A miniature repertory cinema in the residential neighbourhood of Asagaya, programming Japanese classics, overlooked gems, and thematic retrospectives with the curation of a film professor and the warmth of a neighbourhood institution. Laputa seats roughly 40 people in a room that feels like a private screening — intimate, focused, and entirely devoted to the idea that old films deserve to be seen on a screen rather than a laptop. The programming favours Japanese cinema history: postwar masters, genre treasures, forgotten studio-era directors, and the kind of deep cuts that reward the audience member who has already seen the Kurosawa and Ozu canon and wants to go further.
Location
Asagaya, Tokyo
Map
Insider Intel
Check the monthly programme — Laputa runs themed seasons (noir month, Toho studio retrospectives, forgotten directors) that reward multiple visits. The Japanese classic programming is the draw. The 40-seat room means booking matters for popular screenings.
Evening screenings for the full experience of descending into a neighbourhood cinema after dark. The residential Asagaya setting makes it feel like a local secret rather than a cultural institution.

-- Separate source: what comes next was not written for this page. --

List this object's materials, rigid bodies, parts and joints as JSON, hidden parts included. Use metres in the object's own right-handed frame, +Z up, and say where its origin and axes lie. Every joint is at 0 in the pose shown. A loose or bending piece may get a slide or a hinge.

Asagaya Station on the JR Chuo Line — a short ride from Shinjuku. The cinema is tiny (roughly 40 seats) and the programming is almost entirely Japanese-language without English subtitles. This is a venue for Japanese film devotees or visitors with enough Japanese to follow dialogue. Cash preferred. The neighbourhood itself is residential and quiet — the antithesis of Shibuya or Shinjuku, which is part of the charm.